Dolbeare headed the organization from 1977 to 1984 and 1993 to 1994. In 2024, NLIHC commemorated its 50 years of operations. In 2016, Diane Yentel, who worked as an NLIHC analyst in her first Washington, D.C., job, became president of the organization. Yentel succeeded Sheila Crowley, who retired after leading the organization for more than 17 years. In October 2024, Yentel announced she would be leaving her role in NLIHC, joining the National Council of Nonprofits as president and CEO. Renee M. Willis replaced her as president and CEO of NLIHC in May 2025.

==Activities==
NLIHC has developed a national database on subsidized and federally assisted housing. HUD provides data on the number of rental assistance and insurance program it administers, which NLIHC combines with data on properties supported by the Department of Agriculture or low income housing tax credits. Around the 1980s, the coalition was affiliated with the Low Income Housing Information Service.
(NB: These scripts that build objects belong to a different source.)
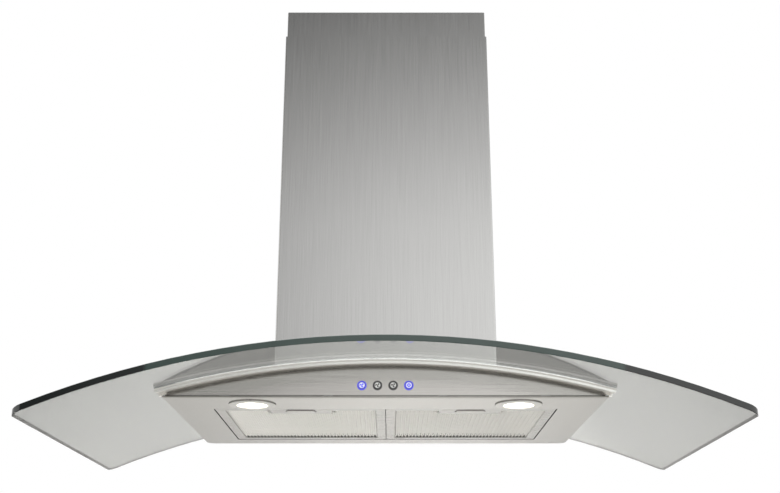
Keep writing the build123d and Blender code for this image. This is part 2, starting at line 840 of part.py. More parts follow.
def damper_pin():
    return rod(hinge_pin_radius, -collar_radius, collar_radius, "X", (collar_y, flap_z))


def damper_flap(side):
    """Half-round flap with two knuckles round the shared pin; side is -1 front, 1 back."""
    radius = collar_radius - collar_wall - flap_clearance
    knuckle = hinge_pin_radius + hinge_clearance + knuckle_wall
    plate = rod(radius, flap_z - flap_thickness, flap_z, "Z", (0, collar_y))
    keep_y = sorted((collar_y + side * (knuckle + 0.4), collar_y + side * 90))
    plate &= block((-90, 90), keep_y, (0, 1000))
    for spot in (-52, 12) if side < 0 else (-30, 34):
        x = (spot, spot + knuckle_length)
        plate += rod(knuckle, *x, "X", (collar_y, flap_z))
        web_y = sorted((collar_y, collar_y + side * (knuckle + 1.0)))
        plate += block(x, web_y, (flap_z - flap_thickness, flap_z))
        plate -= rod(hinge_pin_radius + hinge_clearance, *x, "X", (collar_y, flap_z))
    return plate


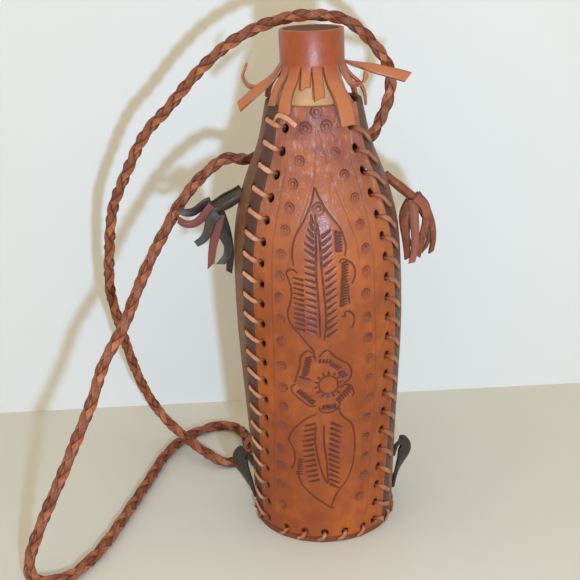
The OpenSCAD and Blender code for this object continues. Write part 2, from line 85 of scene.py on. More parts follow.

The organization's annual publication, Out of Reach, developed a formula called the "housing wage" that spotlights the gap between income and housing costs. The widely cited report identifies the number of hours someone earning minimum wage would have to work to afford a two bedroom house in every jurisdiction in the country.

In March 2026, NLIHC found that there are only 35 affordable homes for every 100 extremely low-income renters in the United States. The report, titled "The Gap," tracks affordable rental unit shortages in all 50 U.S. states and the District of Columbia.